By estimating incoming cash from sales, financing, and other sources—and comparing it with outgoing cash for expenses and obligations—your business can anticipate future financial conditions long before they occur.
Cash flow is the lifeblood of any business. Even profitable companies can fail if they run out of cash at the wrong time. According to the U.S. Small Business Administration, inadequate cash flow is one of the most common causes of small business failure. Projections give business owners early warning signs and clarity needed to prevent these issues before they become unmanageable.
Strong cash flow projections provide wide-ranging benefits that directly impact the health and stability of a business. These include:
Stronger financial planning
Forecasts help you anticipate future needs and plan with greater accuracy.
Better budgeting and expense control
By identifying where money is going, you can adjust spending proactively.
Improved ability to secure financing
Lenders value financial transparency. Projections prove you understand your numbers and can manage capital responsibly.
Early identification of cash shortages
Forecasts show when cash might run low, allowing you to prepare or adjust operations.
Insight into optimal timing for investments
Businesses can plan purchases, hiring, and expansions when cash flow is strongest.
More confident decision-making
Leaders who understand future cash availability make far more strategic choices.
Stronger relationships with vendors and partners
Predictable payment cycles build trust and improve negotiating power.
Creating cash flow projections may sound complex, but it follows a predictable process. Here’s a clear, step-by-step framework:
Start with records of sales, expenses, payroll, loan payments, and seasonal trends. While projections look forward, they are informed by the past.
Common inflow categories include:
Sales revenue
Accounts receivable collections
Contract or subscription payments
Tax refunds
Loan proceeds
Asset sales
These numbers should reflect realistic expectations based on trends and upcoming business activity.
Outflows typically include:
Rent or mortgage payments
Payroll
Vendor invoices
Loan payments
Utilities and operational costs
Inventory purchases
Marketing and advertising
Taxes
Be conservative when estimating expenses to avoid under-forecasting.
This calculation reveals:
Surpluses (positive cash flow)
Shortages (negative cash flow)
Both are equally important for planning.
Look for:
Seasonal dips
High-expense months
Months with delayed receivables
Opportunities to time purchases strategically
Based on what you find, you may need to:
Secure working capital
Delay expenses
Accelerate receivables
Increase marketing
Adjust pricing
Monthly reviews keep projections accurate and actionable.
Different businesses use different types of projections depending on goals, industry, and operational needs.

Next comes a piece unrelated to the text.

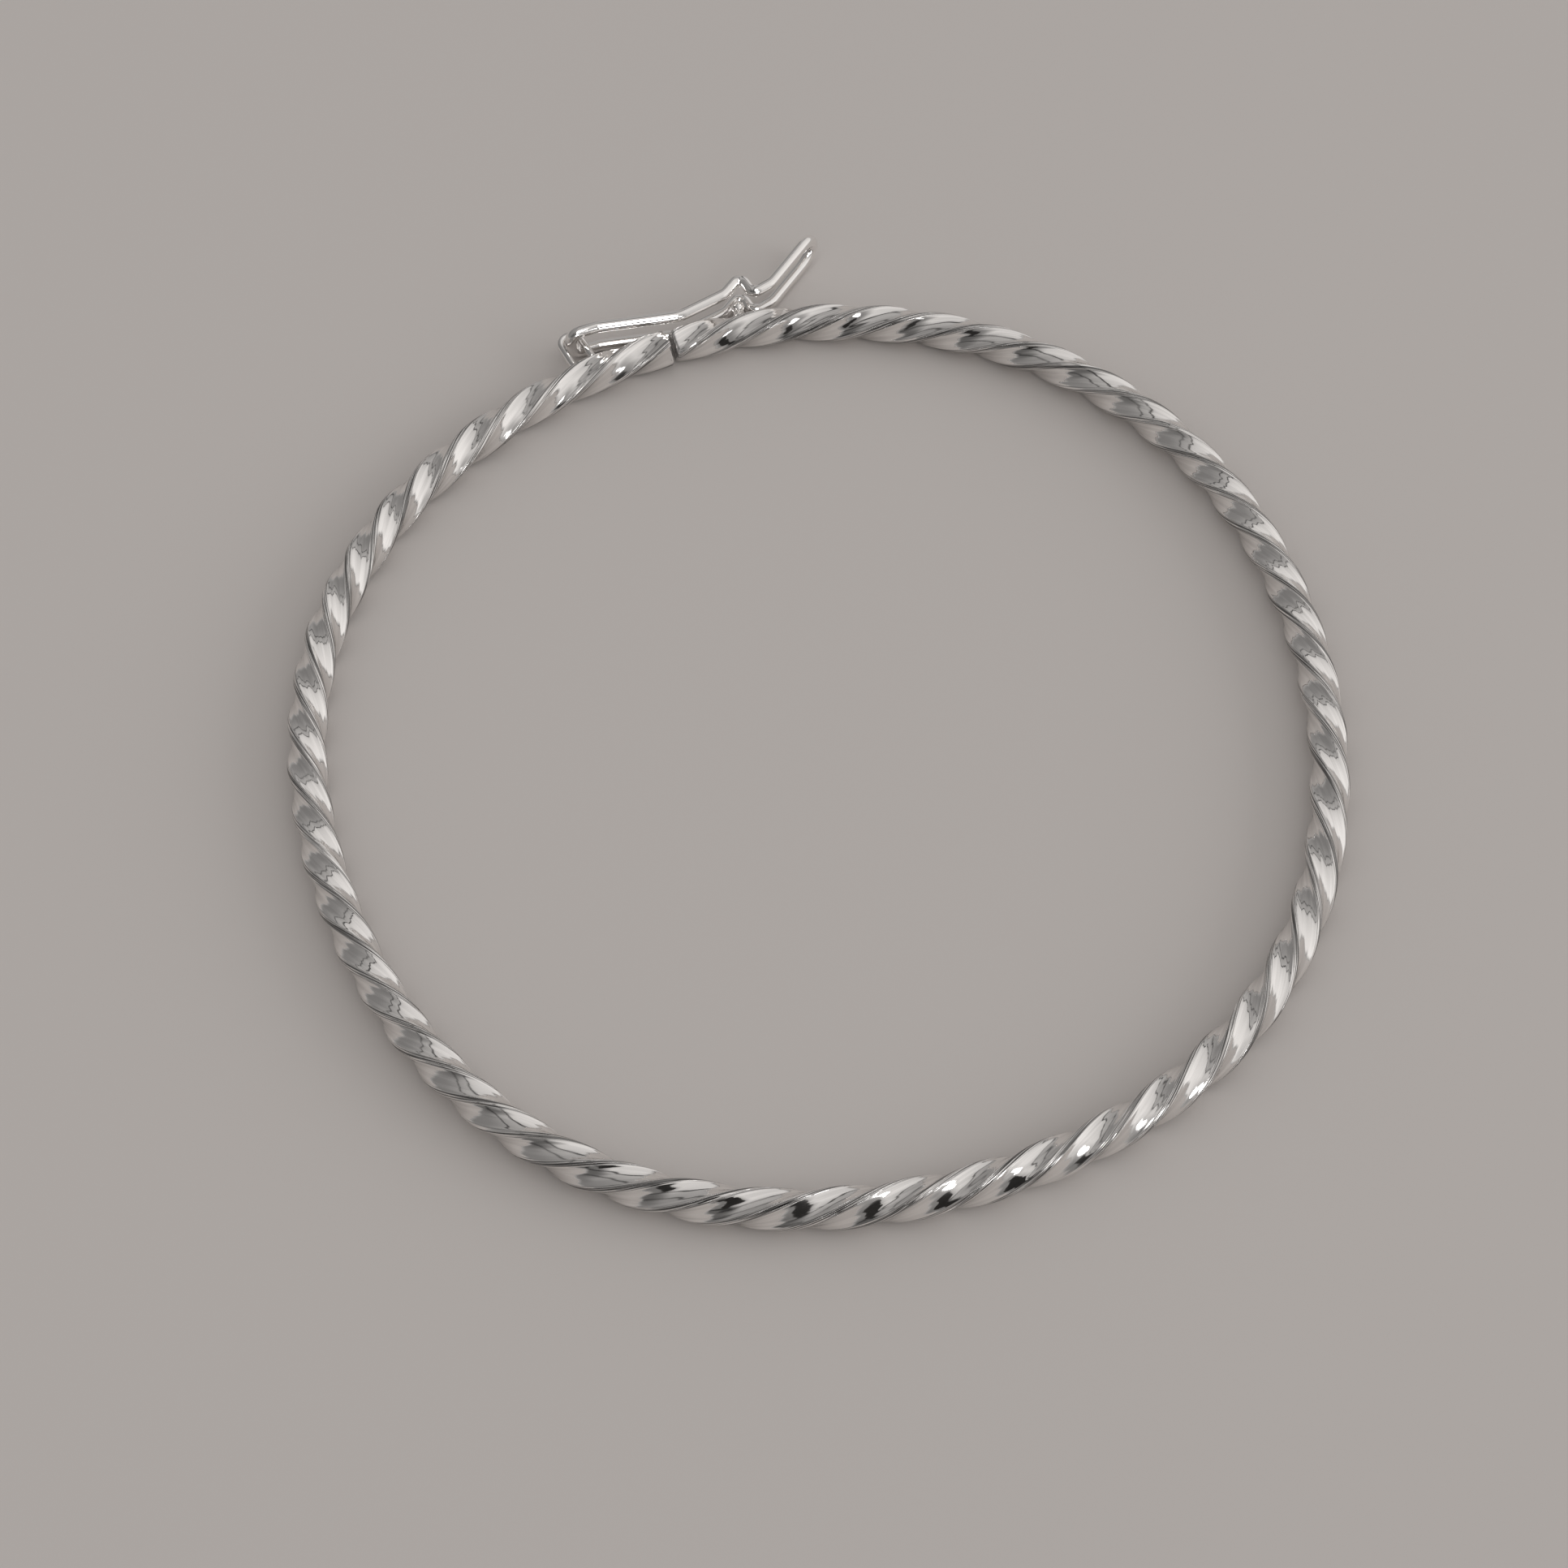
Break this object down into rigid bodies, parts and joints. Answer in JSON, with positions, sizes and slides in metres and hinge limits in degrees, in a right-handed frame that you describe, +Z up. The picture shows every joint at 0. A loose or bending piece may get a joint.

Typically one to three months out, these are used for immediate planning:
Covering payroll
Managing inventory
Scheduling vendor payments
Avoiding cash shortages
Covering three to twelve months, these help with:
Planning hiring
Timing larger purchases
Staying ahead of seasonal fluctuations
Covering one to five years, these are used for:
Strategic planning
Capital investments
Expansion and growth decisions
Loan repayment strategies
Updated continuously—often monthly—rolling forecasts give businesses real-time financial visibility.
While every business benefits from cash flow forecasting, some rely on it more heavily.
Startups face unpredictable revenue and high initial expenses. Projections help ensure survival during early growth stages.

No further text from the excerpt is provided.